Prior to that it was busy busy busy and if I was not busy, my brain certainly was somewhere else.  There are many more lessons they have taught me in the past 10 years, and much more I could expand upon these ten I chose to mention.

I believe we are where we need to be at whatever moment in time, whatever level of growth, etc, because that is where we are supposed to be.  I was at the animal shelter to look for a kitten, but when I saw the eyes of my faithful friends and teachers to be, I knew I was supposed to rescue them.  I had no idea they would rescue me. When I look into their older, wiser eyes now, I feel as if my heart will explode with gratitude and a love for them I cannot express with words.

(May 1, 2011, both Duke and Amore’ turn 10 years old.  For the past decade, they have been my helpers, my therapists, my sounding boards and my most loyal and loving companions. There are many more lessons than those I wrote about here in their 5th year of life with me. I hear that for larger breeds, everything after 10 is a gift—I say it has already been the best gift ever.)
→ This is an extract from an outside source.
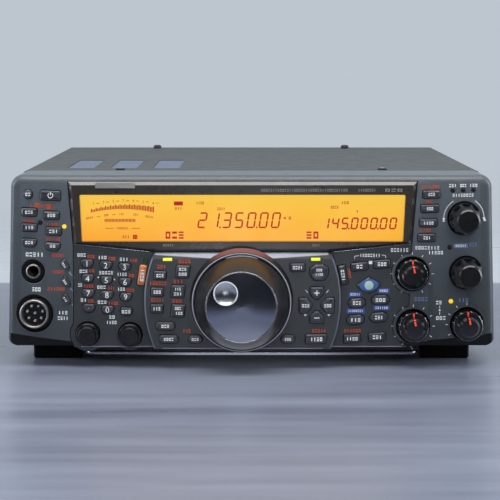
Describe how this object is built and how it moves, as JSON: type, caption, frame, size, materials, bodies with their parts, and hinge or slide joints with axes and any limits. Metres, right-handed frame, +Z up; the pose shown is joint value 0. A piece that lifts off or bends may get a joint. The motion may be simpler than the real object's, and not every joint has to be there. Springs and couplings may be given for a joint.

Comments on: "My Dogs, My Therapists" (2)

  1. aw


  2. Hey, I really loved this! I love stories about animals rescuing humans and vice versa and not just in the physical sense of being rescued from harm’s way or danger, but from yourself. Funny, I was browsing the Southwest Airlines Spirit magazine on the plane home and featured in special mentions was an announcement that their article from last year had won the top award for best news magazine article or something and it was a story called “How Maya saved Jacob” about a dog that becomes a soldier’s therapy dog to help with panic attacks and depression. I remembered it because I had read it previously on the front page article on my last Southwest trip last June to NY, and I was weepy throughout reading Jacob’s story, and Maya’s of course. Anyway, think you’d really appreciate this story so here it is. It’s awesome to know someone that has such a special bond w/their dogs and write so beautifully about it and the lessons learned. Elmo meant the same to me. Enjoy & thanks for sharing!